What’s more, it means that Savage Grace is not the salacious true-crime story it might’ve been but something more ambiguous and allusive, especially in regards to its take on Barbara. “If you look at the real photographs, you could’ve mistaken her for the perfect doting loving mother and she probably was,” says Kalin. “Julianne is very strong on this idea. And I think she’s right about how much Barbara really loved Tony and how much tenderness there was between them. It’s that the tenderness just overshoots its mark terribly — it’s this narcissistic compulsion that doesn’t ever find proportion. There aren’t appropriate boundaries between them. The scene when she walks in the bathroom when he’s in the bathtub is again based on a photo of Tony at that age when he’s naked in the tub — the photo was clearly taken by Barbara.”

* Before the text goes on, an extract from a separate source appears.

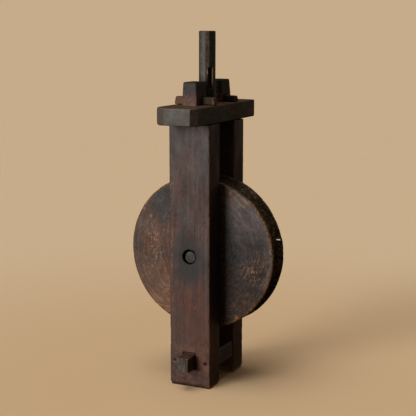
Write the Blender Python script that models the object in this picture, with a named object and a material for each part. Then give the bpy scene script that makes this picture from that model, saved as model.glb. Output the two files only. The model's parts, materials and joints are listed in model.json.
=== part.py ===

That the movie refuses to portray any of the characters as monstrous may be one reason why Savage Grace has provoked such a wide array of responses since it debuted at Cannes last year. “The tone of the movie was a very difficult one to achieve,” says Kalin. “I think the actors brought a lot of compassion and didn’t judge the characters they were playing. There’s also a certain amount of discomforting humour in the movie, particularly around the sex, yet I don’t think the laughter turns it into camp. Then there’s the combinations of these very strong, even operatic emotions and the certain amount of coolness with which it’s rendered. I didn’t want to tell this story in a breathy voice somehow — to rhapsodize about it seemed really wrong.”
That discomfiting mix of temperatures is something Savage Grace shares with Contempt, Belle de Jour and The Servant, three films which inspired Kalin and may very well have been enjoyed by Barbara and Tony back in the ’60s. His movie also shares their reluctance to provide an easy emotional catharsis for viewers or direct their responses to these events. “People have somehow become angered by how I’ve told this story,” says Kalin. “My frustration with that reaction is that it blinds people to the amazing work of the actors. Blame me if you have to because that’s my choice in how the material is used. It’s interesting, because if you go back and read the source material, I could’ve gone much further than I went.”
Kalin also believes there’s been too much emphasis on what happens in the last 20 minutes. “People say, ‘Oh, it’s creepy,’” says the director of the story’s most notorious scene, which involves a parenting tip that Barbara definitely didn’t learn from Dr. Spock. “But I think you feel lots of different ways about the characters as the story goes through its arc.”